As we observed: “The tortillas are so fresh they practically stick together even after she halves and quarters them with a large kitchen knife.
She then ‘shuffles’ the uncooked sliced tortillas, getting them ready to be deep-fried in oil shortly before they come out hot restaurant tortilla chips to waiting customers.”
That said, my favorite Tex-Mex restaurant, Casa Garcia’s in South Austin, has top-shelf tortilla chips that are bagged. But then again they also feature a tortilla-making station where at all hours of the day three elderly Hispanic women make fresh tortillas.
So now I wonder if their fresh tortillas are later sliced into chips and ultimately bagged.
Wait, why are they so filling though?
We touched on that too. If you eat 4 chips you’ve eaten a whole tortilla. That’s like 20 carbs. And you’ll eat like 12 chips minimum.
But you’ve earned that hearty pre-meal meal. And in the age of chip inflation, it may not be a bad idea to make your own at home.
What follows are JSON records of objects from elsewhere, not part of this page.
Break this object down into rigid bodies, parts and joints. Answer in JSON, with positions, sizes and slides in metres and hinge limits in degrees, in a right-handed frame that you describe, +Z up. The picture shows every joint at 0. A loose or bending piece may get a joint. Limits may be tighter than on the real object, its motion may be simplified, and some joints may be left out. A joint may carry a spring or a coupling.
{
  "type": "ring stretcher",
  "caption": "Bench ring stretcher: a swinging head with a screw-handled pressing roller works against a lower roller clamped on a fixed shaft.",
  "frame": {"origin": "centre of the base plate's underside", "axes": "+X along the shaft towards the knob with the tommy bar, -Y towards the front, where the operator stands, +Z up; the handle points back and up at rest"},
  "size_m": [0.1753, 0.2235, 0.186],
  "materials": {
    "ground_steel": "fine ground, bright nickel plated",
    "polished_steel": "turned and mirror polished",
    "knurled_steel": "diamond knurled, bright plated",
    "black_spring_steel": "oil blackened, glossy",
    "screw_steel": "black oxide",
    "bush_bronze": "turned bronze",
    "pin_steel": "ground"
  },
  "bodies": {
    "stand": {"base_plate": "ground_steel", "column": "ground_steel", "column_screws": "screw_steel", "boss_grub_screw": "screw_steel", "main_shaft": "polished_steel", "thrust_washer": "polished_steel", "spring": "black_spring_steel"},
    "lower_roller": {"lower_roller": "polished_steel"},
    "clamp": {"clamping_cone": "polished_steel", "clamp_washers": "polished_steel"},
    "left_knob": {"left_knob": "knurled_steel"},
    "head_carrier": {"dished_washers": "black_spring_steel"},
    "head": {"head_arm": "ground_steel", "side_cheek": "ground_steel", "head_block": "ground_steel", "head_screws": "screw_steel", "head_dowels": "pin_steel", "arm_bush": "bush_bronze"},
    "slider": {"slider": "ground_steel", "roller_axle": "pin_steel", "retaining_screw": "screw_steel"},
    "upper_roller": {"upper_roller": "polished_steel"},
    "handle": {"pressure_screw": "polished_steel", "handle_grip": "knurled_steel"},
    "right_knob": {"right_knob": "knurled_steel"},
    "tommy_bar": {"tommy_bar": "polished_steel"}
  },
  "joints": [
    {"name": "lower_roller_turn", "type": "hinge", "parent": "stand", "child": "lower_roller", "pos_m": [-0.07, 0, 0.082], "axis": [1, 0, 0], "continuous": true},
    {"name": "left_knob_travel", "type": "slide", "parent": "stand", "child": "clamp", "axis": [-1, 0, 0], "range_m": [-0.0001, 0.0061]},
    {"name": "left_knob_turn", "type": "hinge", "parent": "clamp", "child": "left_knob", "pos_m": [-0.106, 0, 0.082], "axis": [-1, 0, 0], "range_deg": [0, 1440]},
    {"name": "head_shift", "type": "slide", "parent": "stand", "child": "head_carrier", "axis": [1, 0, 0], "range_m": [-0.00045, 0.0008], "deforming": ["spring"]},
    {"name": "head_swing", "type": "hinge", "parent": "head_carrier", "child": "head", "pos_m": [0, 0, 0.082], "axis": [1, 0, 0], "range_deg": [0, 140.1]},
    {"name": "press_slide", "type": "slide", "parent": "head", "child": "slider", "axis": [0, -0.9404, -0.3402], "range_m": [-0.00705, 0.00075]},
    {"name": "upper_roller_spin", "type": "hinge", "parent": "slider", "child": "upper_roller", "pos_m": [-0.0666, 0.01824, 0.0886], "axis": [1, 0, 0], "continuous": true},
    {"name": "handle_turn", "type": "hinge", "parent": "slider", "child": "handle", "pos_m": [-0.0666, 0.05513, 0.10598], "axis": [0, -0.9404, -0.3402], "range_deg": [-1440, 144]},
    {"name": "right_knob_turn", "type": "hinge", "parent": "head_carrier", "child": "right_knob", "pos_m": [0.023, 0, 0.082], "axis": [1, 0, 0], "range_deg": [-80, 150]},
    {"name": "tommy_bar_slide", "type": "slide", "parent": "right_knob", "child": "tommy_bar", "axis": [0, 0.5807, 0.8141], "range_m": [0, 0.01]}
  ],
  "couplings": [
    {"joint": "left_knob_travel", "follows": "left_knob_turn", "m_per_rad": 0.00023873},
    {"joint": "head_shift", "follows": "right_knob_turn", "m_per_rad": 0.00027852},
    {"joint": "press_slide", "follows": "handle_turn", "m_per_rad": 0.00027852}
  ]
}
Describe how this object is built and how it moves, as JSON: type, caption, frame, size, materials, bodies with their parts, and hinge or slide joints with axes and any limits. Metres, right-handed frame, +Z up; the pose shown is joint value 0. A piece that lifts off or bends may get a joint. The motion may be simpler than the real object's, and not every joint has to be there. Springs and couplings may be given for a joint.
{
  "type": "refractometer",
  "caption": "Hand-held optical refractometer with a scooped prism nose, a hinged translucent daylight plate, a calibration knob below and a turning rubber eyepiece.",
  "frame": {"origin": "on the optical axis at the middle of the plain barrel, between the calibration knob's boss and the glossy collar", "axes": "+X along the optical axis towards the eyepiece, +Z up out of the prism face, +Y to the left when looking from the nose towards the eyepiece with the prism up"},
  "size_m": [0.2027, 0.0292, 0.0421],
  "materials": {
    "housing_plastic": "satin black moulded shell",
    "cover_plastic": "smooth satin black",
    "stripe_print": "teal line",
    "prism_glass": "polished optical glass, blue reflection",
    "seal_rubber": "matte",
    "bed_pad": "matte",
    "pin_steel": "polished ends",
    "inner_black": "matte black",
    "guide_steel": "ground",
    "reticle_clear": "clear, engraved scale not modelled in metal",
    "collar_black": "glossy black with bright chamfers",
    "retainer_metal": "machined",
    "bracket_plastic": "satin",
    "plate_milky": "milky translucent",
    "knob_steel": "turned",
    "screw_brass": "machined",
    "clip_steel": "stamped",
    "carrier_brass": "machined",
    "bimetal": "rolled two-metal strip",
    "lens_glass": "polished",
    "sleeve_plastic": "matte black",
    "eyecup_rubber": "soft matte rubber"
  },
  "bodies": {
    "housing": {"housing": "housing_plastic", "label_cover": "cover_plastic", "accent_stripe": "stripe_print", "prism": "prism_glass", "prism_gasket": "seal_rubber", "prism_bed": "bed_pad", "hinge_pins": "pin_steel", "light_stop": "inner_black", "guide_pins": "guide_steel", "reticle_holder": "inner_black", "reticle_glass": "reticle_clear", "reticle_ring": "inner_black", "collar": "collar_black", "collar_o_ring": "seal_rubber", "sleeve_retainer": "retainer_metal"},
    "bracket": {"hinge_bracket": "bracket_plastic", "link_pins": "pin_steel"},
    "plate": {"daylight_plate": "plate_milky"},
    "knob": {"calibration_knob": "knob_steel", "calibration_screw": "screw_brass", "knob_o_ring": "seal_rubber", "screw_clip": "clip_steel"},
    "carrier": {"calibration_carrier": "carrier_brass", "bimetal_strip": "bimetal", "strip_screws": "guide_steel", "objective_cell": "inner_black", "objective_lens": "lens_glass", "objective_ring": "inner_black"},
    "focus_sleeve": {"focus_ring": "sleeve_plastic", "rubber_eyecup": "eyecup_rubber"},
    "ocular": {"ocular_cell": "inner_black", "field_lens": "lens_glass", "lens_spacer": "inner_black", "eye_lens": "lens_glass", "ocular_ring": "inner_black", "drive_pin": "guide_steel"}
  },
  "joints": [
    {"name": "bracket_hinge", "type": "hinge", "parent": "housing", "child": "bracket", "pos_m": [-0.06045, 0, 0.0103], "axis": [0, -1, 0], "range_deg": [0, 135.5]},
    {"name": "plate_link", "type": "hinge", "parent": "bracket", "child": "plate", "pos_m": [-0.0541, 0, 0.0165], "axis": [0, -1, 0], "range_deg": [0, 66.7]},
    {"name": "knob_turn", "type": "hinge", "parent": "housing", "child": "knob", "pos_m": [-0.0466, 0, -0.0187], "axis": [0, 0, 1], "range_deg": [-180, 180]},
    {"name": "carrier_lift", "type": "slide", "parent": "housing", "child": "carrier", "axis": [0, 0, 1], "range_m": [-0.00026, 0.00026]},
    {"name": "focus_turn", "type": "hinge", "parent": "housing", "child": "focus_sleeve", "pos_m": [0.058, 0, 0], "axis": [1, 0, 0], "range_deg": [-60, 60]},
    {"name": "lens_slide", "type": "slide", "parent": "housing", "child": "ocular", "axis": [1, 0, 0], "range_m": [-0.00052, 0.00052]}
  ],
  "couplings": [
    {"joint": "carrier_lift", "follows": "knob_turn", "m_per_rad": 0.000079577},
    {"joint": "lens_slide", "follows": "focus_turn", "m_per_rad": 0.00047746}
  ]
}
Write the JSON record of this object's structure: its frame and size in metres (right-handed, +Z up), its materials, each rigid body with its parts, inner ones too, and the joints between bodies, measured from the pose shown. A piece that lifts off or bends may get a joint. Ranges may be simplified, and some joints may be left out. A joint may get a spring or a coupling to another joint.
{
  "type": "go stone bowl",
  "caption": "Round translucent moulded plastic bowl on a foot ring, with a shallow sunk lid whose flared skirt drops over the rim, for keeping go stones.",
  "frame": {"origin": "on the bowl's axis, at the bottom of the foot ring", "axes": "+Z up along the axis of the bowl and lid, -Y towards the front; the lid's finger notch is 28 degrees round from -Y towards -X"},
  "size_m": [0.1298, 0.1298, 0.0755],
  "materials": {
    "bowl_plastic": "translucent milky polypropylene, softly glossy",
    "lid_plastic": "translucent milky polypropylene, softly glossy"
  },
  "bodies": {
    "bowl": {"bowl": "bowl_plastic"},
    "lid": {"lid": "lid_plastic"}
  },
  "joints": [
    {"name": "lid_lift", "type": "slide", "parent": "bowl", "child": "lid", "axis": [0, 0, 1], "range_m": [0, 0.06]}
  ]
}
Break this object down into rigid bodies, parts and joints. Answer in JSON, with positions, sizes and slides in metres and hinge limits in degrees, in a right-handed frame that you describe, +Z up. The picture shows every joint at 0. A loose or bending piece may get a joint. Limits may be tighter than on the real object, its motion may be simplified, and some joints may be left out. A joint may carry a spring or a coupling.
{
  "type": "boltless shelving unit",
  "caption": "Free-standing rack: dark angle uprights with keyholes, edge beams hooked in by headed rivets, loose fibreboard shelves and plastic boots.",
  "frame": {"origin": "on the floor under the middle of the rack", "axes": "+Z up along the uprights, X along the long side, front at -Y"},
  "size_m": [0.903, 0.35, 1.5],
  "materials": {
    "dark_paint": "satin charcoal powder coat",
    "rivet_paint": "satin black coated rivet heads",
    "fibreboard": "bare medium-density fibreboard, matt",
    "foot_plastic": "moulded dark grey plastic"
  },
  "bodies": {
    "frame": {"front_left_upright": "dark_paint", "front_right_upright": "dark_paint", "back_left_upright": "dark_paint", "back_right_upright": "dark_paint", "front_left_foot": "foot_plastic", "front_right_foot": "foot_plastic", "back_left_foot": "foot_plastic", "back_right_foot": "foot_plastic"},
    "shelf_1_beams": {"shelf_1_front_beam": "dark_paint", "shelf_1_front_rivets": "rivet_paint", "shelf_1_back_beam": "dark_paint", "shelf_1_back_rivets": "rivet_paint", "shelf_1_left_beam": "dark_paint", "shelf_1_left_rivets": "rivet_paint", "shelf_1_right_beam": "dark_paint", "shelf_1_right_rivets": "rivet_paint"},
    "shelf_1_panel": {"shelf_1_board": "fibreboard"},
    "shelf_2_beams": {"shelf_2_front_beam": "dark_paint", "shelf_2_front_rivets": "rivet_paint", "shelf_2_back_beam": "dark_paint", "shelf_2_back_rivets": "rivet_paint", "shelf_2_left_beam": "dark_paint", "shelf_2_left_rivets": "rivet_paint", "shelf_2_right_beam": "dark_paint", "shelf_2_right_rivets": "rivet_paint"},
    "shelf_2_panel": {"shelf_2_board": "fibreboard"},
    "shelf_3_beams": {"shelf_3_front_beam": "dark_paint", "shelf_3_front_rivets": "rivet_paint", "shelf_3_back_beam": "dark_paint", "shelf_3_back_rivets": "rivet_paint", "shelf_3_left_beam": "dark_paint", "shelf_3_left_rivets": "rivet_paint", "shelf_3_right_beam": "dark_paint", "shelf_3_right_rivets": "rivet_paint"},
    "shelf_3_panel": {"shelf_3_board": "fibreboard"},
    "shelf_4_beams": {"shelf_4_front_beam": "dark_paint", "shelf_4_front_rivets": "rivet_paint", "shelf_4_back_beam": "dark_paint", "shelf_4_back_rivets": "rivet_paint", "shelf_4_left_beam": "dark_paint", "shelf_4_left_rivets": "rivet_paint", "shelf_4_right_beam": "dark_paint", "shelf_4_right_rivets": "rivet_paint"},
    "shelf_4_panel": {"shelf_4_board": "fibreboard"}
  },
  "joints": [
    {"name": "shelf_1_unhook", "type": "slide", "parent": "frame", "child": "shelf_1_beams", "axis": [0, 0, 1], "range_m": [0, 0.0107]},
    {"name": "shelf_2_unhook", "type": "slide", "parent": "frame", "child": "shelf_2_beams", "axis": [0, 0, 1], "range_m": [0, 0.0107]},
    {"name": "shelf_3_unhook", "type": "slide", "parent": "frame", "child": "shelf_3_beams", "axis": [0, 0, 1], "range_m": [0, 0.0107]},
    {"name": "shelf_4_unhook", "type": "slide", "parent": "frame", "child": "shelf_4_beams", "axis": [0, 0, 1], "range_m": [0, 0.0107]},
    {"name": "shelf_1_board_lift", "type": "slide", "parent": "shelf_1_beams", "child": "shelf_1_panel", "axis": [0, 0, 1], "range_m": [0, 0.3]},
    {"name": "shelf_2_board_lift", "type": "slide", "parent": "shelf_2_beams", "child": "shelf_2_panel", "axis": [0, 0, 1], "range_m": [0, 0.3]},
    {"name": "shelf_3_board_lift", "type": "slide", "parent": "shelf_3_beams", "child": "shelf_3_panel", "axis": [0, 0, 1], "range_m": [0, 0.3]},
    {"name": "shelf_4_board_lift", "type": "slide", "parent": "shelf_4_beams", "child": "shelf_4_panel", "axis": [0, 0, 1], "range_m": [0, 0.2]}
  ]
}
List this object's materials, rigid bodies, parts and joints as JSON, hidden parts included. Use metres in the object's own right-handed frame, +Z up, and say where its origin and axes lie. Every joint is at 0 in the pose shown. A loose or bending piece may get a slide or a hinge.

So how do I do that? Should I just make my own tortillas at home?
Sure. It’s three ingredients!
But if you’re like me and your oven is used for storage space, just go to HEB and get their cheap “restaurant style” chips. It’s like $2.
If you don’t live near an HEB, then yeah you’re in trouble. And so we follow the customer success journey back to your area Mexican or Tex-Max eatery.